The US rate increases are sending the American dollar higher with major ramifications for so-called emerging markets and developing economies. The depreciation of their currencies in relation to the US dollar boosts inflation via higher prices for imports such as food and energy.

Drastic interest rate hikes have already been made. The Argentine central bank has recently lifted its base rate to 75 percent to try to defend the value of the peso which has lost 30 percent against the dollar so far this year. Ghana has lifted its base rate by 22 percent, but the value of its currency continues to fall.

Such currency falls are widespread. The Egyptian pound is down 18 percent for the year, the Hungarian forint 20 percent and the South African rand 9.4 percent.

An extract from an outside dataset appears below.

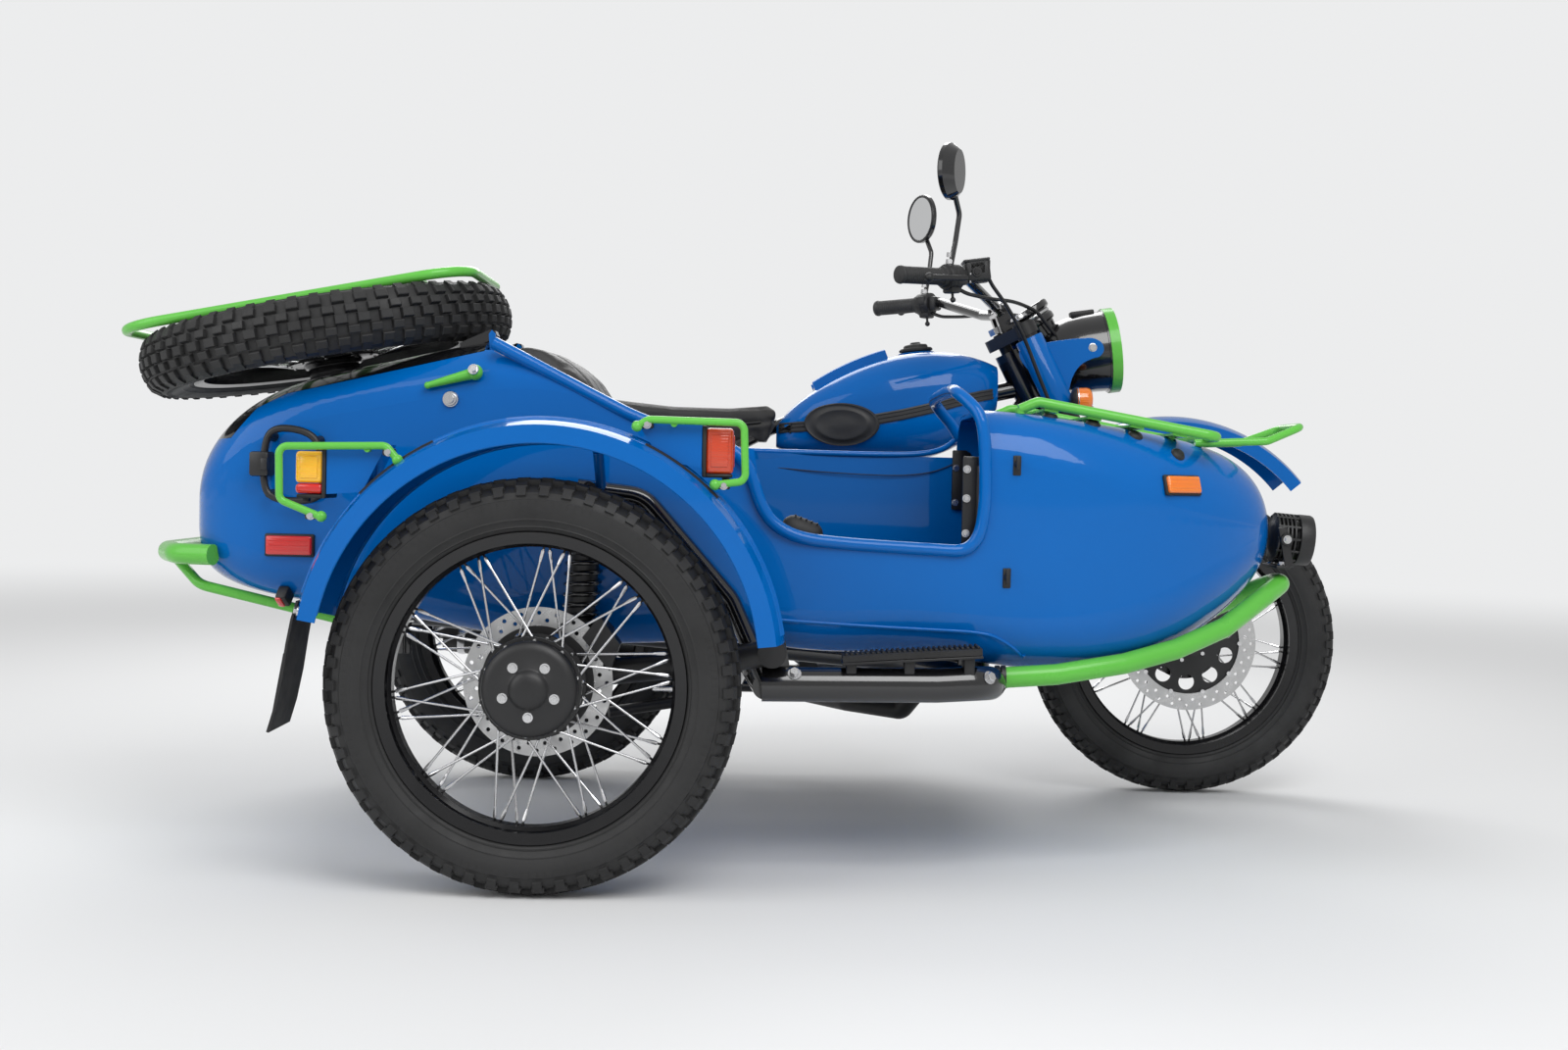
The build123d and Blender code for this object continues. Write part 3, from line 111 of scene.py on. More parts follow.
fade.inputs["From Max"].default_value = FADE_FAR
links.new(distance.outputs["Value"], fade.inputs["Value"])
glow = nodes.new("ShaderNodeEmission")
glow.inputs["Color"].default_value = BACKGROUND
mix = nodes.new("ShaderNodeMixShader")
links.new(fade.outputs["Result"], mix.inputs["Fac"])
links.new(shader.outputs["BSDF"], mix.inputs[1])
links.new(glow.outputs["Emission"], mix.inputs[2])
links.new(mix.outputs["Shader"], nodes["Material Output"].inputs["Surface"])
floor_mesh.materials.append(floor_paint)

SKY_LEVEL = 0.55
world = bpy.data.worlds.new("studio")
bpy.context.scene.world = world
world.use_nodes = True
nodes, links = world.node_tree.nodes, world.node_tree.links
sky = nodes["Background"]
sky.inputs["Color"].default_value = (1.0, 1.0, 1.0, 1.0)
sky.inputs["Strength"].default_value = SKY_LEVEL
seen = nodes.new("ShaderNodeBackground")
seen.inputs["Color"].default_value = BACKGROUND
path = nodes.new("ShaderNodeLightPath")
either = nodes.new("ShaderNodeMath")
either.operation = "MAXIMUM"
links.new(path.outputs["Is Camera Ray"], either.inputs[0])
links.new(path.outputs["Is Transmission Ray"], either.inputs[1])
mix = nodes.new("ShaderNodeMixShader")
links.new(either.outputs["Value"], mix.inputs["Fac"])
links.new(sky.outputs["Background"], mix.inputs[1])
links.new(seen.outputs["Background"], mix.inputs[2])
links.new(mix.outputs["Shader"], nodes["World Output"].inputs["Surface"])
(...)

The rise in the US dollar increases the dollar-denominated debt burden of these countries. Speaking to the WSJ, Gabriel Stern, head of market economics at Oxford Economics said: “If you get more dollar appreciation, it will be the straw that breaks the camel’s back. You’re already getting frontier markets on the tipping point of a crisis, the last thing they need is a strong dollar.”

But at this point there is no relief in sight. Former governor of the Bank of India, Raghuram Rajan, who complained about the strong dollar when he held that post, told the WSJ it was “early days yet.”

“We’re going to be in a high-rates regime for some time. The fragilities will build up,” he said.